丘吉爾知道,亮燈的軍營很可能會成為帕坦人襲擊的目標。他幹笑了兩聲,回答說:
“為了將軍和大家的安全,我看隻能這樣了。”
殘酷的戰鬥使英軍野戰部隊戰鬥減員數量很大,其中尤以軍官的傷亡最大。作為戰地記者的丘吉爾也被編入戰鬥部隊,直接參加戰鬥。
最初,他被任命為布勒德將軍參謀部的聯絡官,騎馬奔馳於英軍各分遣隊之間。這是一項十分危險的任務,因為帕坦人經常埋伏在山間的小道上,射殺或活捉落單的英軍士兵。有一次,丘吉爾差一點就被帕坦人活捉了。為保障丘吉爾的安全,布勒德將軍命令兩名印度騎兵隨同保護他。

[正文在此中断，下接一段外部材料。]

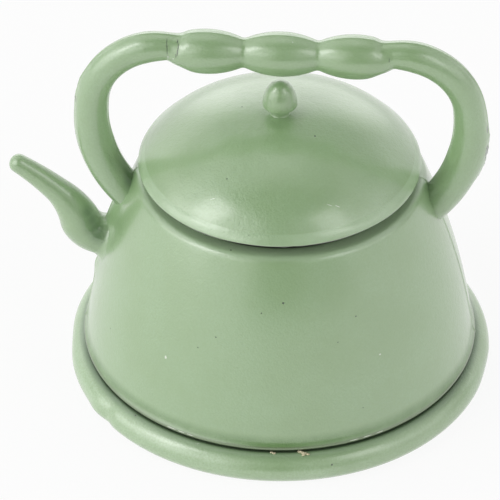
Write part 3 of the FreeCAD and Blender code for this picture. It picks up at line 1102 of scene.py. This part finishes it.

1897年9月16日,丘吉爾完成聯絡任務後跟隨一支分遣隊返回駐地。當他們來到一個狹窄的山穀之時,四麵突然爆發出密集的槍聲和喊殺聲,帕坦人紛紛從岩石後麵跳出來,向英軍衝來。英軍立即舉槍還擊。一時間,戰場上血流成河,肢體橫飛,異常殘酷。
丘吉爾在《我的早年生活》中回憶這段經曆時寫道:
“隻見後邊的5個人已經倒下了,兩人已死,另外3人受傷。一人胸部被射穿,鮮血如泉湧;另一個腹部受傷,手抓腳踢;還有一位軍官右眼被射出,滿臉是鮮血。慘呀,這是多麼驚險的一幕啊!”